Prediction of the Agglomerates Size Distribution in the Nanoparticle Fluidized Bed Based on Dynamic Equilibrium

准确预测纳米颗粒流化床内聚团尺寸对研究纳米颗粒流化具有重要意义。鉴于目前文献中主要根据力平衡模型得出聚团尺寸平均值,然而聚团尺寸实际呈宽筛分分布,本工作从动态平衡角度,采用分子动理论中麦克斯韦气体速率分布律类比流化床内聚团速度分布,建立基于微观作用力的聚团解聚—重聚模型,并用以预测纳米颗粒流化床内聚团尺寸分布。通过比较聚团间结合力和分离力的相对大小,判断聚团结合和破碎;在分离力中,碰撞力起着至关重要的作用,且与聚团相对运动速度关系密切。预测结果显示,纳米颗粒流化床内聚团尺寸呈现卡方分布。将模型预测值和文献中的实验数据进行对比,包括TiO_2、Ni、SiO_2等颗粒的团聚尺寸,发现大部分偏差在20%以内。

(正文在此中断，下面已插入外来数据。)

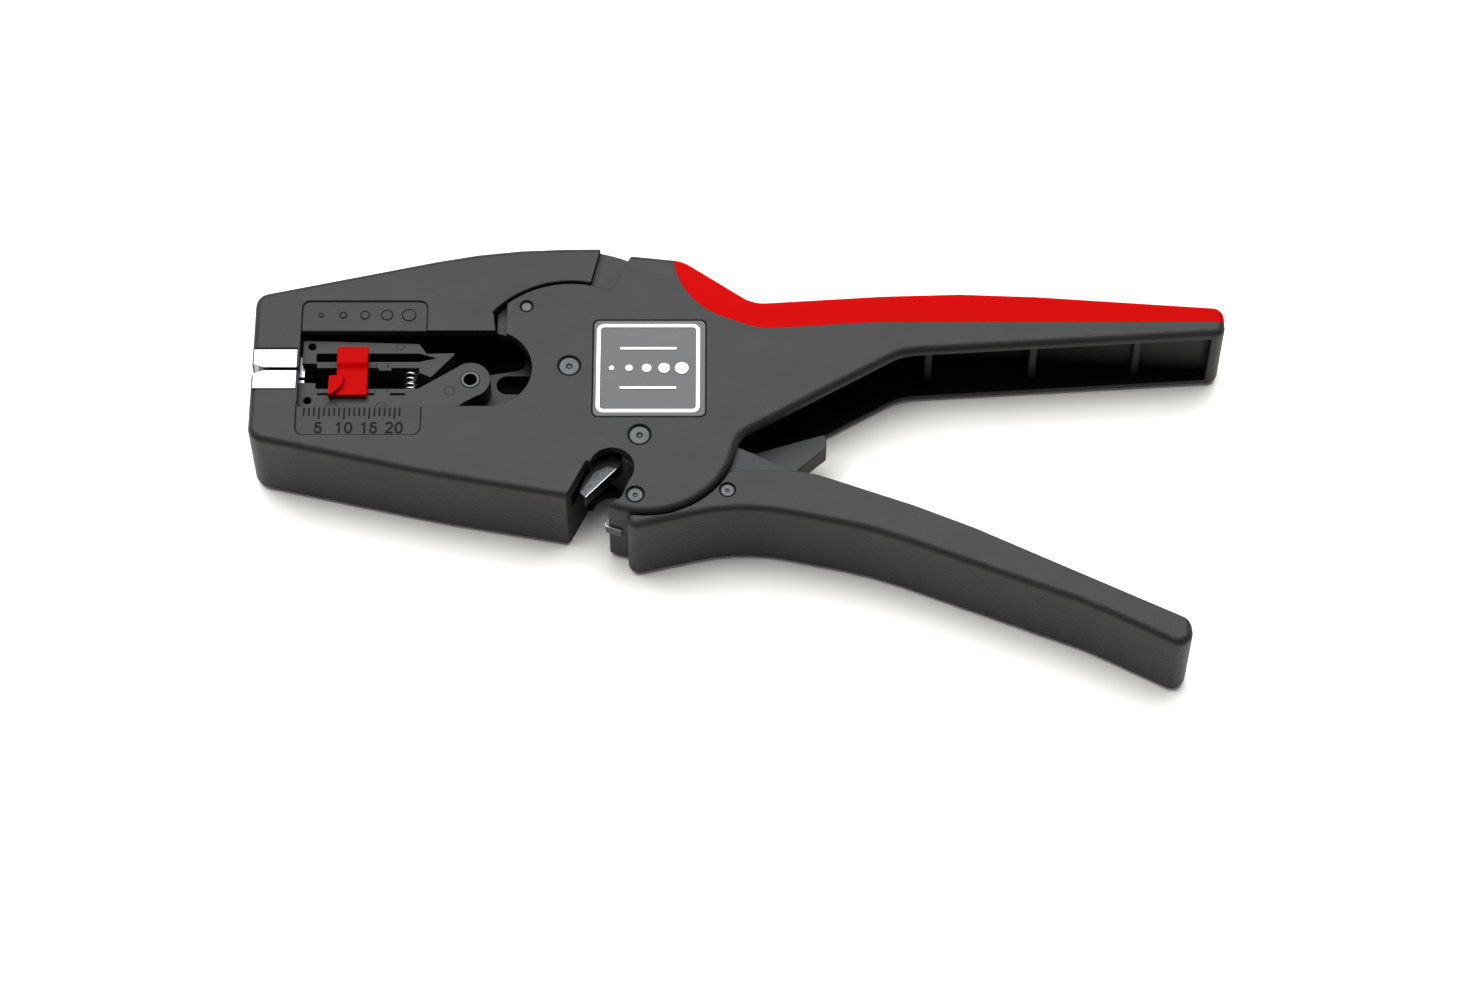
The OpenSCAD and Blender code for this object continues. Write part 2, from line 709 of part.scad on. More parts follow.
module lower_blade_arm() {
    color("#4a4b4d")
    shift()
        difference() {
            union() {
                slab([[lower_lip_x, 5, 0.5], [rail_end, 5, 0], [rail_end, lower_rail, 0],
                    [step_x, lower_rail, 0], [step_x, mouth_y - 1.9, 0],
                    [lower_lip_x, mouth_y - 1.8, 0]], layer_low, layer_top);
                slab([[rail_end - 1, 5, 0], [ring.x - 6, 5, 0], [ring.x - 1, ring.y - 5.2, 0],
                    [ring.x + 3.1, ring.y - 2.6, 0], [ring.x, ring.y, 0], [ring.x - 1.9, ring.y + 3.5, 0],
                    [ring.x - 10.4, lower_rail, 0], [rail_end - 1, lower_rail, 0]],
                    eye_top_z, layer_top);
                rod(ring, eye_r, eye_top_z, layer_top);
            }
            for (x = [step_x + 0.4, ring.x - 15.9])
                translate([x, lower_rail - 1.5, layer_top - 0.5])
                    cube([x < ring.x - 20 ? ring.x - 19 - x : 3, 0.4, 2]);
            blade_pocket();
            rod([arm_x + 1, mouth_y - 6], 0.8, layer_top - 4, thick);
            rod(ring, ring_r + run, 0, thick);
        }
}

module stripping_blade(side) {
    edge = mouth_y + side * blade_gap / 2;
    root = mouth_y + side * 5;
    translate([blade_x, 0, 0])
        rotate([90, 0, 90])
            linear_extrude(blade_t)
                polygon([[edge, 4], [edge, thick / 2 - 1.2], [edge + side * 1.2, thick / 2],
                    [edge, thick / 2 + 1.2], [edge, thick - 4], [root, thick - 4], [root, 4]]);
}

module upper_blade() {
    color("#d2d4d6")
    shift()
        stripping_blade(1);
}

module lower_blade() {
    color("#d2d4d6")
    shift()
        stripping_blade(-1);
}

module arm_spring() {
    z = layer_top - 1.8;
    color("#c4c6c8")
    shift()
        coil_between([arm_spring_x, lower_rail + 0.02, z], [arm_spring_x, upper_rail - 0.02, z],
            1.25, 0.25, 3.5);
}

module length_stop() {
    x0 = blade_x + 7.7;
    seat = layer_top + gap;
    rise = thick - 0.1 - stop_t - seat;
    foot = lower_rail - 2.3;
    top = slot_top + 0.2;
    color("#cf0a0a")
    shift() {
        translate([x0, 0, 0])
            rotate([90, 0, 90])
                linear_extrude(stop_w)
                    polygon([[foot, seat], [upper_rail - 1.3, seat],
                        [upper_rail + 0.3, seat + rise], [top, seat + rise],
                        [top, seat + rise + stop_t], [upper_rail + 0.1, seat + rise + stop_t],
                        [upper_rail - 0.4, seat + rise * 0.7 + stop_t],
                        [upper_rail - 1, seat + rise * 0.25 + stop_t],
                        [upper_rail - 1.8, seat + stop_t], [foot, seat + stop_t]]);
        translate([x0 + 0.3, slot_low + 0.15, layer_top - 5])
            cube([3.4, slot_top - slot_low - 0.3, seat + 1 - layer_top + 5]);
        slab([[x0 - 1.5, foot - 0.2, 0.2], [x0 - 0.8, foot - 0.3, 0.2], [x0 + 1.2, foot + 1.7, 0.3],
            [x0 + 1.6, lower_rail + 1.8, 0.2], [x0 - 1.4, lower_rail + 1.7, 0.2]],
            seat, thick - 0.2);
    }
}

// Drive

module rocker() {
    fork = roller_r + slot_play;
    fork_angle = line_angle - 180 + rocker_half;
    color("#85888b")
    shift()
        difference() {
            union() {
                rod(A, 3.6, rocker_z, rocker_z + rocker_t);
                rod(yoke_at, 2.6, rocker_z, rocker_z + rocker_t);
                rocker_bar(A, 90 + rocker_half, 0, yoke_r, 2.4);
                rocker_bar(A, fork_angle, 0, 10.2, fork + 1.9);
            }
            rocker_bar(A, fork_angle, 5.3, 12, fork);
            rod(A, pivot_r + run, 0, thick);
            rod(yoke_at, roller_r + press, 0, thick);
        }
}

module rocker_bar(p, angle, from, to, half_w) {
    translate([p.x, p.y, rocker_z])
        rotate([0, 0, angle])
            translate([from, -half_w, 0])
                cube([to - from, 2 * half_w, rocker_t]);
}

module yoke_pin() {
    color("#b4b6b8")
    shift()
        rod(yoke_at, roller_r, rocker_z, drawbar_top - 0.2);
}

module return_spring() {
    z = drawbar_z + drawbar_t / 2;
    color("#a9abad")
    shift()
        coil_between([A.x + pivot_r + 2.72, A.y + 1, z], [8.98, A.y + 1, z], 1.8, 0.35, 7);
}

// Lower handle

lever_path = [
    [-2.4, -4.4, 0], [5.2, -15.4, 1], [12, -13.9, 2], [24, -13, 10], [40, -16.4, 10],
    [58, -23.2, 1], [59.5, -20.3, 1], [33, -8.4, 0], [18.3, -0.8, 1], [9, 5.4, 2], [0, 5.4, 0]
];
guide_path = [
    [12, -6, 0], [30, -9, 0], [31.2, -3.7, 0], [37.1, 1.6, 0.6], [37, 4.9, 0.6], [23.2, 0.5, 0],
    [12, 3, 0]
];
lobe_path = [
    [-2, -5, 0], [-6.6, -2.4, 2], [-10, 1, 2.6], [-7, 5.2, 2.6], [-2, 4.6, 0]
];
moving_path = [
    [-11.9, -10.7, 0.2], [-10.6, -11.9, 0], [-3.6, -4.3, 0.5], [-3.1, 0, 0.5], [-4.4, 4.2, 1],
    [-8.6, 4.2, 2], [-10, 0.6, 1], [-9.4, -3.4, 1]
];
rivets_at = [[-7.2, 1.8], [-5.6, -2.2]];

module drive_arm(z0, z1) {
    difference() {
        union() {
            rod(drive_at, roller_r + 1.4, z0, z1);
            translate([0, 0, z0])
                rotate([0, 0, line_angle - squeeze / 2])
                    translate([0, -roller_r - 1.4, 0])
                        cube([drive_r, 2 * (roller_r + 1.4), z1 - z0]);
        }
        rod(drive_at, roller_r + press, 0, thick);
    }
}

module inner_lever() {
    color("#55575a")
    shift()
        difference() {
            union() {
                rod(B, 5.4, layer_low + 0.1, layer_top - 0.1);
                slab(lever_path, layer_low + 0.1, layer_top - 0.1);
                slab(guide_path, 7, shear_z);
                slab(lobe_path, rocker_z, shear_z);
                drive_arm(layer_low + 0.1, rocker_z - gap);
            }
            slab(moving_path, shear_z, thick);
            rod(B, pivot_r + run, 0, thick);
            rod(handle_pin_at, lever_pin_r + press, 0, thick);
            for (p = rivets_at)
                rod(p, 0.9 + press, 0, thick);
            translate([24, -11.8, thick / 2 - 3])
                cube([20, 1.2, 6]);
        }
}

module moving_cutter_blade() {
    p = moving_path[1];
    q = moving_path[2];
    color("#8f9296")
    shift()
        difference() {
            slab(moving_path, shear_z + shear_gap, shear_z + shear_gap + moving_t);
            translate([p.x, p.y, shear_z + shear_gap + 0.2])
                rotate([0, 0, atan2(q.y - p.y, q.x - p.x)])
                    rotate([20, 0, 0])
                        translate([-4, -6, 0])
                            cube([18, 6, 8]);
            for (r = rivets_at)
                rod(r, 0.9 + press, 0, thick);
        }
}

module cutter_rivets() {
    color("#77797c")
    shift()
        for (p = rivets_at)
            rod(p, 0.9, rocker_z + 0.5, shear_z + shear_gap + moving_t + 0.05);
}

module drive_pin() {
    color("#b4b6b8")
    shift()
        rod(drive_at, roller_r, layer_low + 0.1, rocker_z + rocker_t);
}

module handle_pin() {
    color("#77797c")
    shift()
        dimpled_pin(handle_pin_at, lever_pin_r, pin_sink, thick - pin_sink);
}

tip = [106.4, -41.6];
cover_c = turned(heel_c, -squeeze);
cover_outer = [[-2.9, -21.5, 2], [20, -15.8, 40], [46, -21.5, 80], [88, -38.3, 60],
    [tip.x + 1, tip.y - 7, 2.8], [tip.x + 0.6, tip.y, 2.8]];
cover_heel = arc(cover_c, heel_r + heel_gap, -28, -101);
cover_inner = [[60, -18.3, 120], [33, -8.3, 25], [20.6, -8, 3]];
cover_path = concat(cover_heel, cover_outer, cover_inner);
cover_edge = concat(
    [past(cover_outer[0], cover_heel[len(cover_heel) - 1], 1.8)],
    [for (i = [0:4]) cover_outer[i]],
    [past(cover_outer[4], cover_outer[5], 1.5)]
);
cover_room_path = [
    [14, -14.6, 1], [22, -13.5, 12], [46, -18.8, 60], [88, -35.3, 60], [tip.x - 1.4, tip.y - 3.6, 1],
    [tip.x + 2, tip.y + 8, 0], [60, -6, 0], [10, 4, 0], [8, -6, 0]
];

module handle_cover() {
    color("#3a3b3c")
    shift()
        difference() {
            union() {
                difference() {
                    slab(cover_path, 0, thick);
                    edge_cuts(cover_edge, cover_r);
                    slab(cover_room_path, z_back, z_front);
                }
                intersection() {
                    slab(cover_path, z_back / 2, thick - z_back / 2);
                    translate([0, 0, z_back / 2])
                        for (p = [[66, -24], [79, -30.5], [92, -37]])
                            translate([p.x, p.y, 0])
                                rotate([0, 0, -26])
                                    translate([-rib_t / 2, -6, 0])
                                        cube([rib_t, 8.6, thick - z_back]);
                }
            }
            pin_seat(handle_pin_at, lever_pin_r, press);
        }
}

main_housing();
grip_inlay();
label_plate();
lower_gripper();
fixed_cutter_blade();
jaw_pivot_pin();
handle_pivot_pin();
cutter_pin();
jaw_stop_pins();
upper_jaw();
upper_gripper();
jaw_spring();
drawbar();
blade_arm_pin();
upper_blade_arm();
lower_blade_arm();
upper_blade();
lower_blade();
arm_spring();
length_stop();
rocker();
yoke_pin();
return_spring();
inner_lever();
moving_cutter_blade();
cutter_rivets();
drive_pin();
handle_pin();
handle_cover();
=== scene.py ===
"""Looks of the automatic wire stripper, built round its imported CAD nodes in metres."""

import logging
import math
from collections.abc import Sequence
from dataclasses import dataclass, field
from enum import Enum

import bmesh
import bpy
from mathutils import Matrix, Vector
from mathutils.bvhtree import BVHTree
from mathutils.geometry import intersect_line_line_2d, intersect_point_line
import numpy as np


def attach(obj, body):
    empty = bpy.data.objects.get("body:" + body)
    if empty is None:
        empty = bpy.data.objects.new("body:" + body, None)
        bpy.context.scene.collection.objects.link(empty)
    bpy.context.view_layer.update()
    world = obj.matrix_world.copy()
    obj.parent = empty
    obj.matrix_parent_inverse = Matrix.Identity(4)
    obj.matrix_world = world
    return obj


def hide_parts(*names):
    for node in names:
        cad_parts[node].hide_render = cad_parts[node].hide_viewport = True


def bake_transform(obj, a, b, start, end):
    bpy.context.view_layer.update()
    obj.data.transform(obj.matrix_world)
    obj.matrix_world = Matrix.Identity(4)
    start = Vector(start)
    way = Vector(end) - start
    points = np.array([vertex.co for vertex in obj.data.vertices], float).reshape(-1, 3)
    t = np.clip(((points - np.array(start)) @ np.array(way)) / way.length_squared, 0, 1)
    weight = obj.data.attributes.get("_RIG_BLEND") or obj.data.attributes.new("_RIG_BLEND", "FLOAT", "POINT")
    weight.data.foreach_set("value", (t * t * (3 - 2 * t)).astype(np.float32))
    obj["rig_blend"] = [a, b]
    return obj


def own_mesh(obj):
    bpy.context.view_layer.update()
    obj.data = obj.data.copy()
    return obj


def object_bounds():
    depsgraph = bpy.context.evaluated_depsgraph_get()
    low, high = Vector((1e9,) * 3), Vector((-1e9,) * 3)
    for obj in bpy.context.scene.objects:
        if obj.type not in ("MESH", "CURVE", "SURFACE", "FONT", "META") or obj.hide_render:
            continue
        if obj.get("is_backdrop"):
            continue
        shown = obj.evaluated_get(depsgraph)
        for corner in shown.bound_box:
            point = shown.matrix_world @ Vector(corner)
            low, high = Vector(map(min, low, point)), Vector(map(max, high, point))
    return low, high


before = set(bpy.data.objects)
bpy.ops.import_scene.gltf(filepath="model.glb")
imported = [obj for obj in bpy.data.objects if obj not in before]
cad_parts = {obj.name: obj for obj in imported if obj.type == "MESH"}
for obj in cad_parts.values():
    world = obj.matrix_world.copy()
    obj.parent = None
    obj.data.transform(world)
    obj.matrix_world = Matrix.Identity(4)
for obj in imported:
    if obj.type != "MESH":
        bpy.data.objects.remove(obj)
CAD_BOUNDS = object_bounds()

LOG = logging.getLogger("wire_stripper")
MM = 0.001
# Attribute of the faces that holds their painted shade: how deep inside a piece each one lies
PAINTED_SHADE_ATTRIBUTE = "recess"
# Attribute of the edges that the bevel modifier reads its widths from
BEVEL_WEIGHT = "bevel_weight_edge"
# Least cosine of half a bend that a stroke's corner allows for, so that a sharp corner's tip stays short
LEAST_MITRE = 0.5
# Angle above which the shading of a built piece stays sharp, in degrees
CREASE = 40.0

Pair = tuple[float, float]
Triple = tuple[float, float, float]
Chain = list[bmesh.types.BMEdge]


class Body(Enum):
    """CAD bodies that pieces ride on."""

    HOUSING = "housing"
    JAW = "upper_jaw_body"
    HANDLE = "lower_handle"
    ROCKER = "pull_rocker"
    CARRIAGE = "blade_carriage"
    UPPER_ARM = "upper_arm"
    LOWER_ARM = "lower_arm"
    STOP = "stop_slider"


class Slot(Enum):
    """Material slots of the record."""

    BODY = "body_plastic"
    RED = "red_plastic"
    STOP = "stop_plastic"
    LABEL = "label_plastic"
    ARM = "arm_plastic"
    LEVER = "lever_metal"
    POLISHED = "polished_steel"
    BLADE = "blade_steel"
    PIN = "pin_steel"
    SPRING = "spring_steel"
    SHEET = "sheet_steel"


class Finish(Enum):
    """Finishes of the tool's pieces and of the floor."""

    BODY = "body"
    RED = "red"
    STOP = "stop"
    LABEL = "label"
    ARM = "arm"
    MARK = "mark"
    LEVER = "lever"
    GRIPPER = "gripper"
    BLADE = "blade"
    CUTTER = "cutter"
    BEVEL = "bevel"
    EDGE = "edge"
    PIN = "pin"
    SPRING = "spring"
    SHEET = "sheet"
    PRINT = "print"
    FLOOR = "floor"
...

It is important to accurately predict the size of the nanoparticle agglomerates in the study of nanoparticle fluidization. Currently, the average size of aggregates is mainly obtained from the force equilibrium model in the literature. However, the actual agglomerates in the fluidized bed have a very broad particle size distribution（PSD）. In this study, a dynamic equilibrium method has been proposed to predict the PSD of agglomerates by applying the Maxwell velocity distribution law of the gas molecular kinetic theory into the fluidized bed to develop the model of agglomeration-breakage and reunion based on the microscopic force. By comparing the relative magnitude of the binding force and the separation force, the agglomeration and fragmentation were judged. In the separation force, the collision force played a vital role, and was closely related to the relative velocity of agglomeration. The results showed that the PSD of agglomerates in the fluidized bed of nanoparticles shows a chi-square distribution. The comparison was made between the model predictions and experimental data in the literature, including the agglomeration size of TiO2, Ni, SiO2 particles, and found that most of the errors were within 20%.